# Requirement:
Write the data out again in full, with no departure from the original.

____ Supplied data

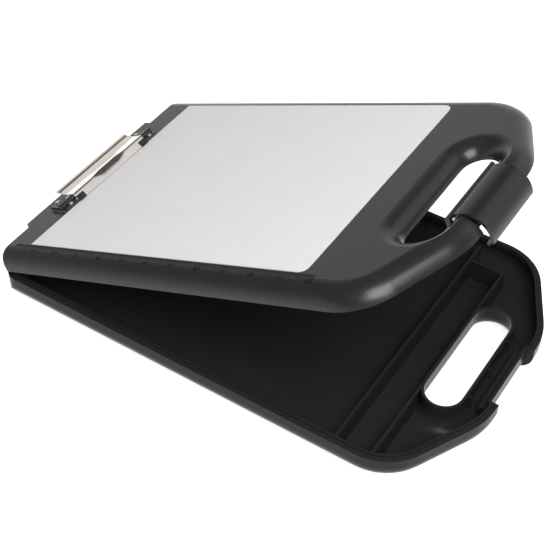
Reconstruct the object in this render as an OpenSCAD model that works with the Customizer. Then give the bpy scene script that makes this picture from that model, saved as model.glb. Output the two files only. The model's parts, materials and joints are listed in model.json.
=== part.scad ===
// Storage clipboard box: a shallow tray with a hinged clipboard lid, a handle end and a spring clip.
// Millimetres. +X runs to the handle, -X to the hinge and the clip, +Z is up.
// The origin is the centre of the tray's footprint, on the surface it rests on.

/* [Case] */
// Length from the hinge wall to the handle end
case_l = 400; // [370:5:430]
// Width across the two long sides
case_w = 256; // [240:2:272]
// Height with the lid closed
case_h = 38; // [37:0.5:40]
// Height of the parting plane between tray and lid
parting_z = 24; // [23.5:0.5:25]
// Wall thickness of both mouldings
wall = 2.2; // [2:0.1:2.6]
// Gap left between two mouldings where they meet or pass
gap = 0.3; // [0.2:0.05:0.4]
// Length of the slanted corners, along X
slant_l = 40; // [34:1:46]
// Width of the straight handle end between the slanted corners
end_w = 101; // [94:1:108]
// Radius where a long side turns into a slanted corner
shoulder_r = 46; // [40:1:52]
// Radius where a slanted corner turns into the handle end
end_r = 60; // [54:1:66]
// Radius of the two corners at the hinge
hinge_corner_r = 12; // [9:1:15]
// Radius of the tray's lower edge
tray_edge_r = 16; // [14:0.5:18]

/* [Lid position] */
// Angle at which the lid stands open
lid_open = 23; // [10:1:40]
// Angle at which the latch hangs open from its closed place
latch_open = 18; // [10:1:30]

/* [Handle] */
// Length of the finger opening, tip to tip
grip_l = 112; // [104:1:118]
// Width of the finger opening
grip_w = 30; // [27:1:33]
// Width of the handle bar, from the opening to the end
bar_w = 25.5; // [24:0.5:28]
// Radius of the flare round the opening in the lid
lid_flare_r = 16; // [15:0.5:17]
// Radius of the flare round the opening under the tray
tray_flare_r = 14; // [6:0.5:15]

/* [Tray] */
// Width of the flat ledge round the tray's rim
ledge_w = 5.7; // [5:0.1:6.5]
// Thickness of the lip that stands on the ledge
lip_t = 1.6; // [1.2:0.1:2]
// Height of the lip above the parting plane
lip_h = 2; // [1.5:0.1:2.2]
// Width of the pen channel between its two walls
channel_w = 27.6; // [22:0.2:32]
// Height of the channel's walls
channel_h = 22; // [16:0.5:23]
// Thickness of the channel's walls
rib_t = 2.4; // [1.8:0.1:3]
// Y of the pen channel's end wall
channel_end_y = 95; // [80:1:105]
// Thickness of the small gussets under the rim
gusset_t = 1.6; // [1.2:0.1:2.2]
// Distance between two gussets
gusset_pitch = 27.4; // [24:0.2:32]

/* [Hinge] */
// Radius of the hinge barrels
barrel_r = 4.2; // [3.8:0.1:4.6]
// Radius of the hinge rod
hinge_rod_r = 1.5; // [1.2:0.1:1.8]
// Width of the lid's hinge tab
tab_w = 160; // [140:2:176]
// Width of each of the tray's hinge ears
ear_w = 11.6; // [9:0.2:14]

/* [Latch] */
// Width of the latch
latch_w = 61.4; // [54:0.2:66]
// Gap between the latch and the sides of its recess
latch_side_gap = 0.6; // [0.4:0.1:0.9]
// Radius of the latch's barrel
latch_barrel_r = 2.6; // [2.4:0.1:2.8]
// Radius of the latch's pin
latch_pin_r = 1.2; // [1:0.1:1.4]
// Distance from the handle end to the latch's pin
latch_pin_in = 19; // [18.5:0.5:19.5]
// Distance from the pin to the top of the hook
hook_r = 27; // [26.7:0.1:27.4]

/* [Clip] */
// Length of the clip, over its end brackets
clip_l = 121; // [112:1:130]
// Width of one end bracket
bracket_w = 14; // [12:0.5:16]
// Distance from the hinge wall to the clip's pivot
pivot_in = 18.2; // [17.5:0.1:19]
// Height of the clip's pivot above the lid
pivot_up = 3.9; // [3.8:0.1:4.2]
// Radius of the clip's pivot rod
pivot_r = 1.5; // [1.3:0.1:1.6]
// Thickness of the clip's sheet metal
sheet_t = 0.9; // [0.7:0.1:1]
// Thickness of the plate under the clip
clip_plate_t = 0.8; // [0.6:0.1:1]
// Radius of the rivets' shanks
rivet_r = 1.2; // [1:0.1:1.4]
// Radius of the rivets' heads
rivet_head_r = 2.1; // [1.8:0.1:2.2]
// Radius of the spring wire
wire_r = 0.4; // [0.3:0.05:0.45]
// Turns of each spring
spring_turns = 8; // [5:1:11]

/* [Paper] */
// Length of the sheets
paper_l = 279.4; // [270:0.1:282]
// Width of the sheets
paper_w = 215.9; // [208:0.1:218]
// Thickness of the stack of sheets
paper_t = 0.6; // [0.4:0.1:0.8]

/* [Hidden] */
$fn = 96;
slop = 0.05;                                   // round fits that turn or are pressed in
seam = 0.08;                                   // how far a turned stretch of a surface stands back from the next one
past = 1;                                      // how far a cutter runs past what it cuts
hx = -case_l / 2;                              // hinge wall
ex = case_l / 2;                               // handle end
side_y = case_w / 2;
slant_a = atan2(side_y - end_w / 2, slant_l);  // direction of the front slanted corner
lid_edge_r = case_h / 2;
lid_z = parting_z + gap;                       // lower edge of the closed lid
rib_foot = wall / 2;                           // depth that ribs reach into the wall that carries them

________

# Result of the exercise:
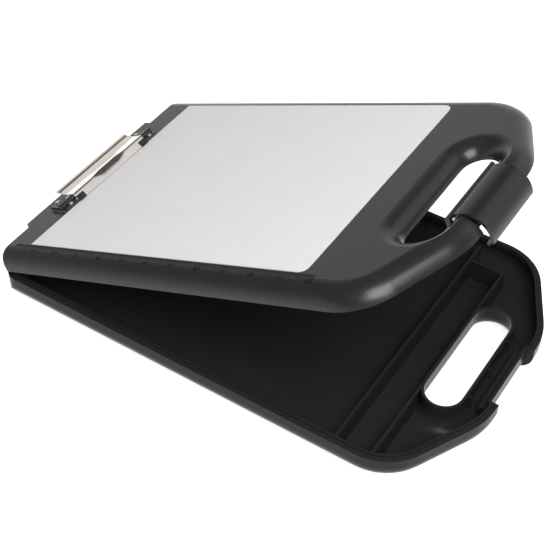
Reconstruct the object in this render as an OpenSCAD model that works with the Customizer. Then give the bpy scene script that makes this picture from that model, saved as model.glb. Output the two files only. The model's parts, materials and joints are listed in model.json.
=== part.scad ===
// Storage clipboard box: a shallow tray with a hinged clipboard lid, a handle end and a spring clip.
// Millimetres. +X runs to the handle, -X to the hinge and the clip, +Z is up.
// The origin is the centre of the tray's footprint, on the surface it rests on.

/* [Case] */
// Length from the hinge wall to the handle end
case_l = 400; // [370:5:430]
// Width across the two long sides
case_w = 256; // [240:2:272]
// Height with the lid closed
case_h = 38; // [37:0.5:40]
// Height of the parting plane between tray and lid
parting_z = 24; // [23.5:0.5:25]
// Wall thickness of both mouldings
wall = 2.2; // [2:0.1:2.6]
// Gap left between two mouldings where they meet or pass
gap = 0.3; // [0.2:0.05:0.4]
// Length of the slanted corners, along X
slant_l = 40; // [34:1:46]
// Width of the straight handle end between the slanted corners
end_w = 101; // [94:1:108]
// Radius where a long side turns into a slanted corner
shoulder_r = 46; // [40:1:52]
// Radius where a slanted corner turns into the handle end
end_r = 60; // [54:1:66]
// Radius of the two corners at the hinge
hinge_corner_r = 12; // [9:1:15]
// Radius of the tray's lower edge
tray_edge_r = 16; // [14:0.5:18]

/* [Lid position] */
// Angle at which the lid stands open
lid_open = 23; // [10:1:40]
// Angle at which the latch hangs open from its closed place
latch_open = 18; // [10:1:30]

/* [Handle] */
// Length of the finger opening, tip to tip
grip_l = 112; // [104:1:118]
// Width of the finger opening
grip_w = 30; // [27:1:33]
// Width of the handle bar, from the opening to the end
bar_w = 25.5; // [24:0.5:28]
// Radius of the flare round the opening in the lid
lid_flare_r = 16; // [15:0.5:17]
// Radius of the flare round the opening under the tray
tray_flare_r = 14; // [6:0.5:15]

/* [Tray] */
// Width of the flat ledge round the tray's rim
ledge_w = 5.7; // [5:0.1:6.5]
// Thickness of the lip that stands on the ledge
lip_t = 1.6; // [1.2:0.1:2]
// Height of the lip above the parting plane
lip_h = 2; // [1.5:0.1:2.2]
// Width of the pen channel between its two walls
channel_w = 27.6; // [22:0.2:32]
// Height of the channel's walls
channel_h = 22; // [16:0.5:23]
// Thickness of the channel's walls
rib_t = 2.4; // [1.8:0.1:3]
// Y of the pen channel's end wall
channel_end_y = 95; // [80:1:105]
// Thickness of the small gussets under the rim
gusset_t = 1.6; // [1.2:0.1:2.2]
// Distance between two gussets
gusset_pitch = 27.4; // [24:0.2:32]

/* [Hinge] */
// Radius of the hinge barrels
barrel_r = 4.2; // [3.8:0.1:4.6]
// Radius of the hinge rod
hinge_rod_r = 1.5; // [1.2:0.1:1.8]
// Width of the lid's hinge tab
tab_w = 160; // [140:2:176]
// Width of each of the tray's hinge ears
ear_w = 11.6; // [9:0.2:14]

/* [Latch] */
// Width of the latch
latch_w = 61.4; // [54:0.2:66]
// Gap between the latch and the sides of its recess
latch_side_gap = 0.6; // [0.4:0.1:0.9]
// Radius of the latch's barrel
latch_barrel_r = 2.6; // [2.4:0.1:2.8]
// Radius of the latch's pin
latch_pin_r = 1.2; // [1:0.1:1.4]
// Distance from the handle end to the latch's pin
latch_pin_in = 19; // [18.5:0.5:19.5]
// Distance from the pin to the top of the hook
hook_r = 27; // [26.7:0.1:27.4]

/* [Clip] */
// Length of the clip, over its end brackets
clip_l = 121; // [112:1:130]
// Width of one end bracket
bracket_w = 14; // [12:0.5:16]
// Distance from the hinge wall to the clip's pivot
pivot_in = 18.2; // [17.5:0.1:19]
// Height of the clip's pivot above the lid
pivot_up = 3.9; // [3.8:0.1:4.2]
// Radius of the clip's pivot rod
pivot_r = 1.5; // [1.3:0.1:1.6]
// Thickness of the clip's sheet metal
sheet_t = 0.9; // [0.7:0.1:1]
// Thickness of the plate under the clip
clip_plate_t = 0.8; // [0.6:0.1:1]
// Radius of the rivets' shanks
rivet_r = 1.2; // [1:0.1:1.4]
// Radius of the rivets' heads
rivet_head_r = 2.1; // [1.8:0.1:2.2]
// Radius of the spring wire
wire_r = 0.4; // [0.3:0.05:0.45]
// Turns of each spring
spring_turns = 8; // [5:1:11]

/* [Paper] */
// Length of the sheets
paper_l = 279.4; // [270:0.1:282]
// Width of the sheets
paper_w = 215.9; // [208:0.1:218]
// Thickness of the stack of sheets
paper_t = 0.6; // [0.4:0.1:0.8]

/* [Hidden] */
$fn = 96;
slop = 0.05;                                   // round fits that turn or are pressed in
seam = 0.08;                                   // how far a turned stretch of a surface stands back from the next one
past = 1;                                      // how far a cutter runs past what it cuts
hx = -case_l / 2;                              // hinge wall
ex = case_l / 2;                               // handle end
side_y = case_w / 2;
slant_a = atan2(side_y - end_w / 2, slant_l);  // direction of the front slanted corner
lid_edge_r = case_h / 2;
lid_z = parting_z + gap;                       // lower edge of the closed lid
rib_foot = wall / 2;                           // depth that ribs reach into the wall that carries them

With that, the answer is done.